Studies in Cinema

A seminar based on a special topic in the study of cinema. The seminar may be repeated for credit with the permission of the dean of the Faculty of Humanities and Social Sciences.

Studies in Cinema: The Couple Form (Spring 2024)
What does it mean to inhabit the world as two? The couple—as a form, aspiration, mandate, and obstacle—has occupied writers, artists, filmmakers, and social scientists for centuries. Shaping discursive and institutional frameworks at the level of the body, the household, and the state, the couple continues to be one of the most tenacious, if contested and ever-changing, forms of loving and living.
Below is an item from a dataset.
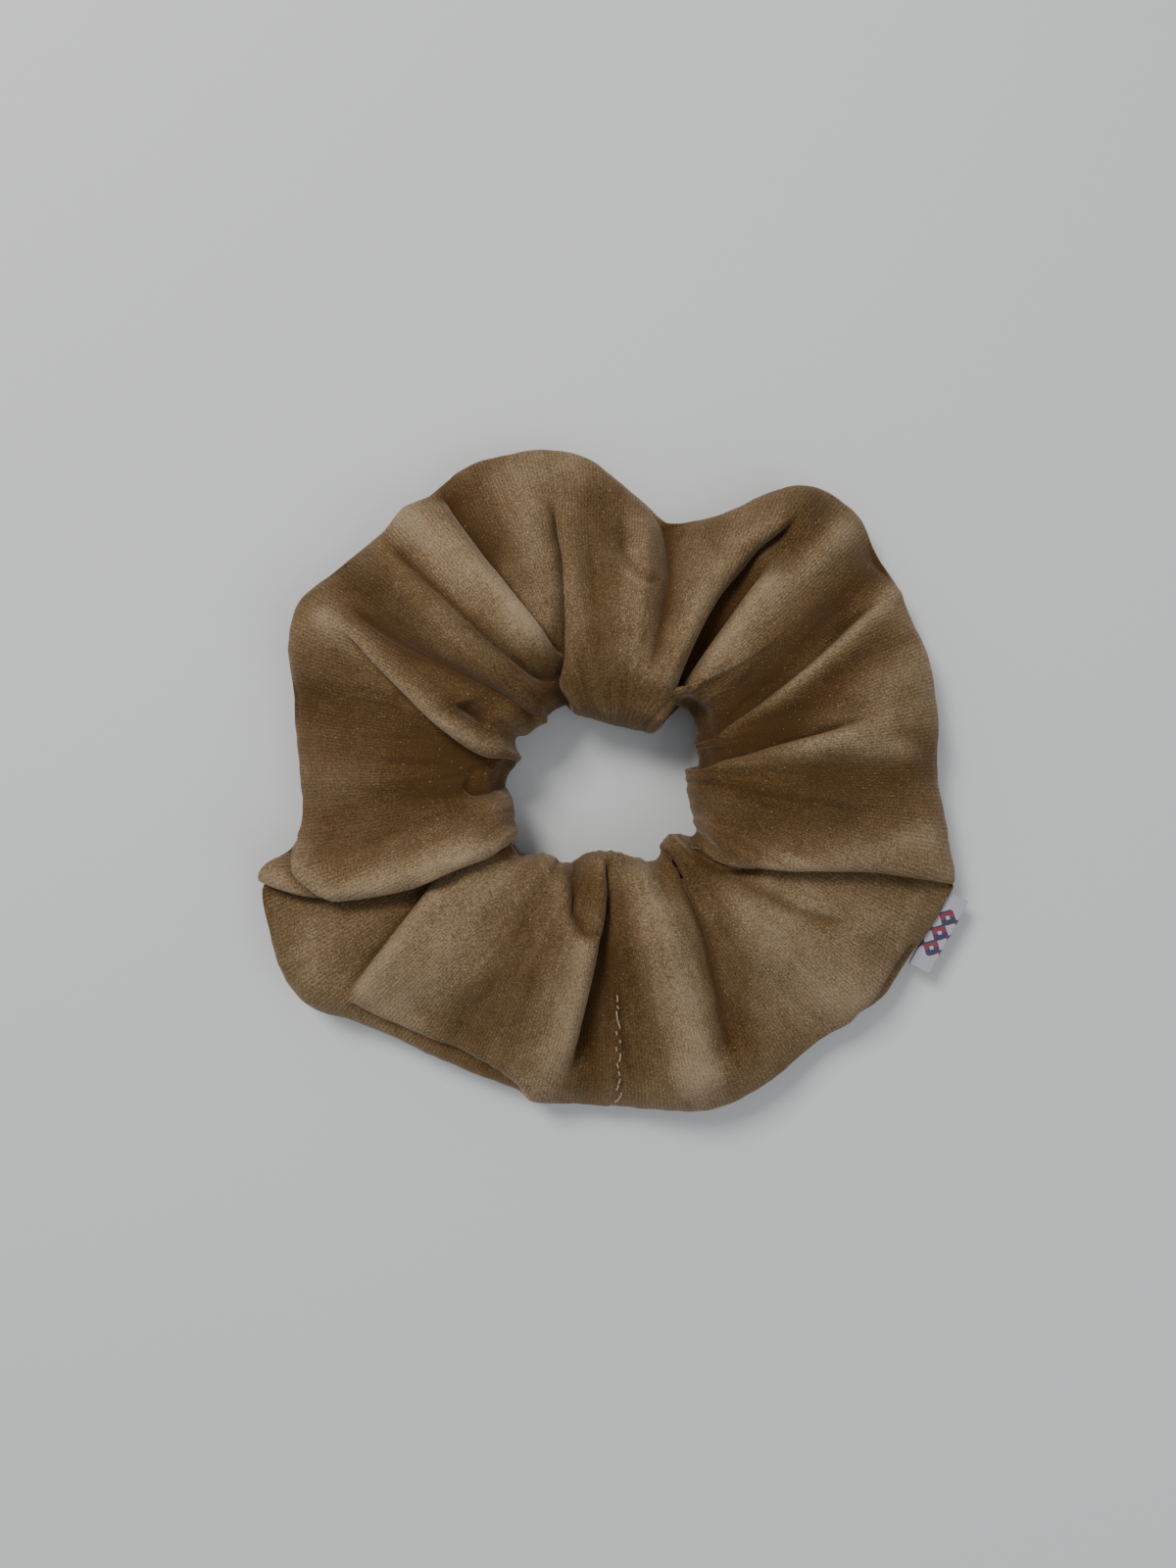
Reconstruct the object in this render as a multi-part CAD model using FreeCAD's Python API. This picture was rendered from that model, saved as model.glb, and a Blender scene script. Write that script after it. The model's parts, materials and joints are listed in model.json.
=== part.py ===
import FreeCAD, Part
import math
import os

"""Scrunchie: a wide tube of stretch velvet gathered on a loop of flat elastic, laid flat.

Millimetres, +Z up. The origin is the middle of the object's outline, on the surface that it
lies on. The tube is one strip of cloth, but it is made here as twelve gathers, so that the
loop can open: gathers are counted anticlockwise from the closing seam, which is at -Y. The
gather on the closing seam is made as two halves, 01a and 01b, one each side of the seam.
"""

# The ring.
GATHERS = 12
PITCH = 360 / GATHERS
SEAM_ANGLE = -90.0
EDGE_STEP = 15.0
# Radii of the outer edge and of the hole, every EDGE_STEP anticlockwise from the closing seam.
OUTER_EDGE = (58.8, 61.1, 60.6, 61.3, 62.7, 63.6, 58.4, 59.7, 61.4, 64.1, 58.9, 48.4,
              53.9, 60.9, 61.0, 59.7, 63.2, 59.2, 56.4, 65.6, 67.2, 62.1, 57.7, 57.9)
INNER_EDGE = (13.4, 14.2, 15.2, 14.5, 16.6, 13.8, 12.9, 16.0, 16.5, 12.0, 9.4, 8.8,
              8.9, 9.7, 11.5, 15.2, 17.1, 16.7, 16.1, 17.9, 19.0, 19.7, 17.8, 14.0)

# The velvet tube. Its wall is the mean thickness of the gathered cloth.
RIDGE_HEIGHT = 19.0
VALLEY_DROP = 3.0
WALL = 1.6
GATHER_GAP = 0.3
# Section of the tube: parts of its width from the hole outwards, and of its height.
# It starts under the middle of the tube and runs round by the hole.
SECTION = ((0.50, -0.02), (0.20, -0.02), (0.05, 0.12), (0.00, 0.46), (0.03, 0.78),
           (0.13, 0.96), (0.30, 1.00), (0.55, 0.87), (0.80, 0.62), (0.95, 0.43),
           (1.00, 0.25), (0.95, 0.06), (0.80, -0.02))

# The tube's long seam, on its outer edge, with its allowance turned in.
SEAM_HEIGHT = 4.4
ALLOWANCE = 6.35
ALLOWANCE_THICKNESS = 1.8
SEAM_INSET = 4.6
STITCH = 2.3
STITCH_PITCH = 3.0
THREAD = 0.35

# The elastic: a flat braid, standing on its edge inside the tube.
ELASTIC_RADIUS = 23.0
ELASTIC_WIDTH = 6.0
ELASTIC_THICKNESS = 1.0
ELASTIC_FOOT = 5.0
ELASTIC_GAP = 0.2
OVERLAP_GATHER = 2
ZIGZAGS = 8

# The woven label, folded in two and caught in the long seam.
LABEL_ANGLE = -25.3
LABEL_TURN = -28.0
LABEL_LENGTH = 15.0
LABEL_REACH = 3.5
LABEL_THICKNESS = 0.9
LABEL_SLIT = 0.15
LABEL_CLEARANCE = 0.15

# The closing seam, sewn through from outside.
CLOSING_OFFSET = 1.6
CLOSING_STITCHES = 15
CLOSING_SPAN = (4.2, 9.8)

FAR = 100.0


def edge_radius(edge, angle):
    """Radius at an angle, on a smooth closed curve through an edge's listed radii."""
    place = (angle - SEAM_ANGLE) / EDGE_STEP
    first = math.floor(place)
    t = place - first
    a, b, c, d = (edge[(first + k) % len(edge)] for k in (-1, 0, 1, 2))
    bend = 2 * a - 5 * b + 4 * c - d + t * (3 * (b - c) + d - a)
    return b + 0.5 * t * (c - a + t * bend)


def tube_height(angle):
    """Height of the tube: highest on a gather's ridge, lowest in the valley between two."""
    phase = math.radians(GATHERS * (angle - SEAM_ANGLE))
    return RIDGE_HEIGHT - VALLEY_DROP * (1 - math.cos(phase)) / 2


def ring_point(angle, radius, height, sideways=0.0):
    """Point on the radial plane at an angle, moved sideways along the ring."""
    c = math.cos(math.radians(angle))
    s = math.sin(math.radians(angle))
    return FreeCAD.Vector(radius * c - sideways * s, radius * s + sideways * c, height)


def inside(outline, depth):
    """Points moved a depth into an outline, each square to the line through its neighbours."""
    moved = []
    for k, (x, z) in enumerate(outline):
        before = outline[k - 1]
        after = outline[(k + 1) % len(outline)]
        run = after[0] - before[0]
        rise = after[1] - before[1]
        size = math.hypot(run, rise)
        moved.append((x + depth * rise / size, z - depth * run / size))
    return moved


def tube_section(angle, sideways=0.0, depth=0.0):
    """Points of the tube's section at an angle, or of the hollow that lies a depth inside it."""
    hole = edge_radius(INNER_EDGE, angle)
    width = edge_radius(OUTER_EDGE, angle) - hole
    height = tube_height(angle)
    outline = inside([(hole + x * width, z * height) for x, z in SECTION], depth)
    return [ring_point(angle, radius, z, sideways) for radius, z in outline]


def smooth_curve(points):
    """Closed smooth curve through points, which lie at its whole-numbered parameters."""
    curve = Part.BSplineCurve()
    curve.interpolate(Points=points, PeriodicFlag=True, Parameters=range(len(points) + 1))
    return curve


def smooth_loop(points):
    """Closed smooth wire through points."""
    return Part.Wire([smooth_curve(points).toShape()])


def stations(start, end, stretch):
    """Angles across a gather, each with a sideways move that lengthens its two ends."""
    steps = 4 if end - start > PITCH / 2 else 2
    for k in range(steps + 1):
        move = -stretch if k == 0 else stretch if k == steps else 0.0
        yield start + (end - start) * k / steps, move


def allowance(start, end):
    """The seam allowance inside the tube: two layers turned in from the outer edge."""
    loops = []
    low = SEAM_HEIGHT - ALLOWANCE_THICKNESS / 2
    high = SEAM_HEIGHT + ALLOWANCE_THICKNESS / 2
    for angle, move in stations(start, end, 1.0):
        outer = edge_radius(OUTER_EDGE, angle) - WALL / 2
        inner = outer - WALL / 2 - ALLOWANCE
        corners = [ring_point(angle, r, z, move)
                   for r, z in ((inner, low), (outer, low), (outer, high), (inner, high))]
        loops.append(Part.makePolygon(corners + corners[:1]))
    return Part.makeLoft(loops, True, False)


def cover(start, end):
    """One gather of the velvet tube: hollow, open at both ends, and flat underneath."""
    skin = [smooth_loop(tube_section(angle, move))
            for angle, move in stations(start, end, -GATHER_GAP / 2)]
    hollow = [smooth_loop(tube_section(angle, move, WALL))
              for angle, move in stations(start, end, 1.0)]
    above = Part.makeBox(2 * FAR, 2 * FAR, FAR, FreeCAD.Vector(-FAR, -FAR, 0))
    body = Part.makeLoft(skin, True, False).common(above)
    return body.cut(Part.makeLoft(hollow, True, False).cut(allowance(start, end)))


def placed(shape, angle, radius, height):
    """A shape made along X and centred on the origin, laid along the ring at a place."""
    spin = FreeCAD.Rotation(FreeCAD.Vector(0, 0, 1), angle + 90)
    shape.Placement = FreeCAD.Placement(ring_point(angle, radius, height), spin)
    return shape


def bar(length, width, height):
    """A small bar along X with its foot's middle at the origin."""
    return Part.makeBox(length, width, height, FreeCAD.Vector(-length / 2, -width / 2, 0))


def seam_thread(start, end):
    """Stitches of the long seam, in a row on the seam allowance."""
    row = edge_radius(OUTER_EDGE, (start + end) / 2) - SEAM_INSET
    turn = math.degrees(STITCH_PITCH / row)
    count = int((end - start) / turn)
    first = (start + end) / 2 - turn * (count - 1) / 2
    foot = SEAM_HEIGHT + ALLOWANCE_THICKNESS / 2
    stitches = []
    for k in range(count):
        angle = first + k * turn
        radius = edge_radius(OUTER_EDGE, angle) - SEAM_INSET
        stitches.append(placed(bar(STITCH, THREAD, THREAD), angle, radius, foot))
    return Part.makeCompound(stitches)


def band(start, end, radius):
    """A stretch of flat elastic on edge, bent round the ring at a middle radius."""
    trim = math.degrees(ELASTIC_GAP / 2 / radius)
    foot = FreeCAD.Vector(0, 0, ELASTIC_FOOT)
    up = FreeCAD.Vector(0, 0, 1)
    span = end - start - 2 * trim
    outside, inside = (Part.makeCylinder(radius + side * ELASTIC_THICKNESS / 2,
                                         ELASTIC_WIDTH, foot, up, span) for side in (1, -1))
    piece = outside.cut(inside)
    piece.rotate(FreeCAD.Vector(0, 0, 0), up, start + trim)
    return piece


def join_thread(start, end):
    """Zigzag stitches that hold the elastic's two ends together."""
    radius = ELASTIC_RADIUS + 1.5 * ELASTIC_THICKNESS
    lean = 35.0
    stitches = []
    for k in range(ZIGZAGS):
        angle = start + (end - start) * (k + 1) / (ZIGZAGS + 1)
        stitch = Part.makeBox(THREAD, THREAD, ELASTIC_WIDTH / 2,
                              FreeCAD.Vector(-THREAD / 2, -THREAD / 2, -ELASTIC_WIDTH / 4))
        side = lean if k % 2 else -lean
        spin = FreeCAD.Rotation(FreeCAD.Vector(0, 0, 1), angle + 90)
        tilt = FreeCAD.Rotation(FreeCAD.Vector(0, 1, 0), side)
        middle = ring_point(angle, radius, ELASTIC_FOOT + ELASTIC_WIDTH / 2)
        stitch.Placement = FreeCAD.Placement(middle, spin.multiply(tilt))
        stitches.append(stitch)
    return Part.makeCompound(stitches)


def closing_thread():
    """Stitches that close the tube, in a row over its top beside the closing seam."""
    curve = smooth_curve(tube_section(SEAM_ANGLE, CLOSING_OFFSET))
    stitches = []
    for k in range(CLOSING_STITCHES):
        share = k / (CLOSING_STITCHES - 1)
        place = CLOSING_SPAN[0] + share * (CLOSING_SPAN[1] - CLOSING_SPAN[0])
        along = FreeCAD.Vector(curve.tangent(place)[0])
        start = curve.value(place) - along * (STITCH / 2)
        stitches.append(Part.makeCylinder(THREAD / 2, STITCH, start, along))
    return Part.makeCompound(stitches)


def label():
    """The label's free part: a ribbon folded in two, rounded at its fold and where it hinges."""
    out = ring_point(LABEL_TURN, 1.0, 0.0)
    half = math.degrees(LABEL_LENGTH / 2 / edge_radius(OUTER_EDGE, LABEL_ANGLE))
    edge = max(ring_point(a, edge_radius(OUTER_EDGE, a), 0).dot(out)
               for a in (LABEL_ANGLE + half * k / 8 for k in range(-8, 9)))
    middle = ring_point(LABEL_ANGLE, edge_radius(OUTER_EDGE, LABEL_ANGLE), SEAM_HEIGHT)
    round_radius = LABEL_THICKNESS / 2
    root = middle + out * (edge + LABEL_CLEARANCE + round_radius - middle.dot(out))
    side = FreeCAD.Vector(0, -LABEL_LENGTH / 2, 0)
    along = FreeCAD.Vector(0, 1, 0)
    free = LABEL_REACH - round_radius
    flat = Part.makeBox(free, LABEL_LENGTH, LABEL_THICKNESS,
                        side - FreeCAD.Vector(0, 0, round_radius))
    hinge = Part.makeCylinder(round_radius, LABEL_LENGTH, side, along)
    fold = Part.makeCylinder(round_radius, LABEL_LENGTH, side + FreeCAD.Vector(free, 0, 0), along)
    slit = Part.makeBox(free - round_radius, 2 * LABEL_LENGTH, LABEL_SLIT,
                        FreeCAD.Vector(round_radius, -LABEL_LENGTH, -LABEL_SLIT / 2))
    ribbon = flat.fuse([hinge, fold]).removeSplitter().cut(slit)
    spin = FreeCAD.Rotation(FreeCAD.Vector(0, 0, 1), LABEL_TURN)
    ribbon.Placement = FreeCAD.Placement(root, spin)
    print("label hinge", [round(v, 3) for v in root])
    return ribbon


def gather_names():
    """Each gather's name with its first and last angle, the two halves first and last."""
    half = PITCH / 2
    yield "01a", SEAM_ANGLE, SEAM_ANGLE + half
    for k in range(1, GATHERS):
        middle = SEAM_ANGLE + k * PITCH
        yield f"{k + 1:02d}", middle - half, middle + half
    yield "01b", SEAM_ANGLE + 360 - half, SEAM_ANGLE + 360


def save(shape, name):
    """Write one sub-part and say how much material it has."""
    shape.exportStep(f"parts/{name}.step")
    print(f"{name:24s} {shape.Volume / 1000:8.3f} cm3  valid {shape.isValid()}")


def main():
    """Build every sub-part."""
    os.makedirs("parts", exist_ok=True)
    for name, start, end in gather_names():
        save(cover(start, end), f"cover_{name}")
        save(band(start, end, ELASTIC_RADIUS), f"elastic_{name}")
        save(seam_thread(start, end), f"seam_thread_{name}")
        if name == f"{OVERLAP_GATHER:02d}":
            save(band(start, end, ELASTIC_RADIUS + ELASTIC_THICKNESS), "elastic_overlap")
            save(join_thread(start, end), "elastic_join_thread")
    save(closing_thread(), "closing_seam_thread")
    save(label(), "label_tab")


main()
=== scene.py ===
"""A gathered velvet scrunchie, lying flat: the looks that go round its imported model.

Lengths in this file are millimetres and angles are degrees, anticlockwise from +X. Meshes are
turned into metres when they are made.
"""

import json
import logging
import math
from dataclasses import dataclass, field
from enum import Enum

import bpy
import numpy as np
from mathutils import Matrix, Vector

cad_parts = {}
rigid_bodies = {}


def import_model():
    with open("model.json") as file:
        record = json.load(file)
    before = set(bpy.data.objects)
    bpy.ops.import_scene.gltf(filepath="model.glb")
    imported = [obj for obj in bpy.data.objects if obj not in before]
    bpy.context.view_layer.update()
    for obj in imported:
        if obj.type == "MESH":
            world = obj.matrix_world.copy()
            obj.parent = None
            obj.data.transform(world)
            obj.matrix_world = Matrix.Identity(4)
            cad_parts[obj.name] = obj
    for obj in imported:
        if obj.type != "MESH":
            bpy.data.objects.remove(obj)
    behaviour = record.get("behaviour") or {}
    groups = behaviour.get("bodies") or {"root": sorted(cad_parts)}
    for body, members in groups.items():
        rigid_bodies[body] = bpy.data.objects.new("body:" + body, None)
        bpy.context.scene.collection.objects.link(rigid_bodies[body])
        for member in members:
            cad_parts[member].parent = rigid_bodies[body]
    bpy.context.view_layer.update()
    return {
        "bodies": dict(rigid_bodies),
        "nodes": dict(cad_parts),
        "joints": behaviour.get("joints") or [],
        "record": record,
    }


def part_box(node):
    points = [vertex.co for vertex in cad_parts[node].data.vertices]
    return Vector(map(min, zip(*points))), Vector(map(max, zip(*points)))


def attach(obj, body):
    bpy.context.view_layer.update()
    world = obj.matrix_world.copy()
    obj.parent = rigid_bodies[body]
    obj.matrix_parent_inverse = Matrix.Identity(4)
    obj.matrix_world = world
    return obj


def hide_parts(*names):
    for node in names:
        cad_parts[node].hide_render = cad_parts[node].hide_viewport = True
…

In cinema, the couple has been a central figure for narrative experiments in companionship, complicity, and enmity: the forbidden love in Douglas Sirk’s All that Heaven Allows (1955); the partners-in-crime in Arthur Penn’s Bonnie and Clyde (1967); the neighbor-lovers of a waterlogged Taiwan in Tsai Ming-liang’s The Hole (1998); the paranoid, self-isolating lovers in William Friedkin’s Bug (2006) etc.
 
The course combines weekly film screenings with readings in literature, gender studies, film theory, anthropology, psychoanalysis, and philosophy, we will, first, identify and analyze the potentialities and limits of the couple form, and, second, develop analytical tools needed to understand and elucidate film form. 
 
Students are expected to participate fully in class and keep a running journal. Class assignments will include 2 quizzes, a short response paper, and a final 8–10-page term paper.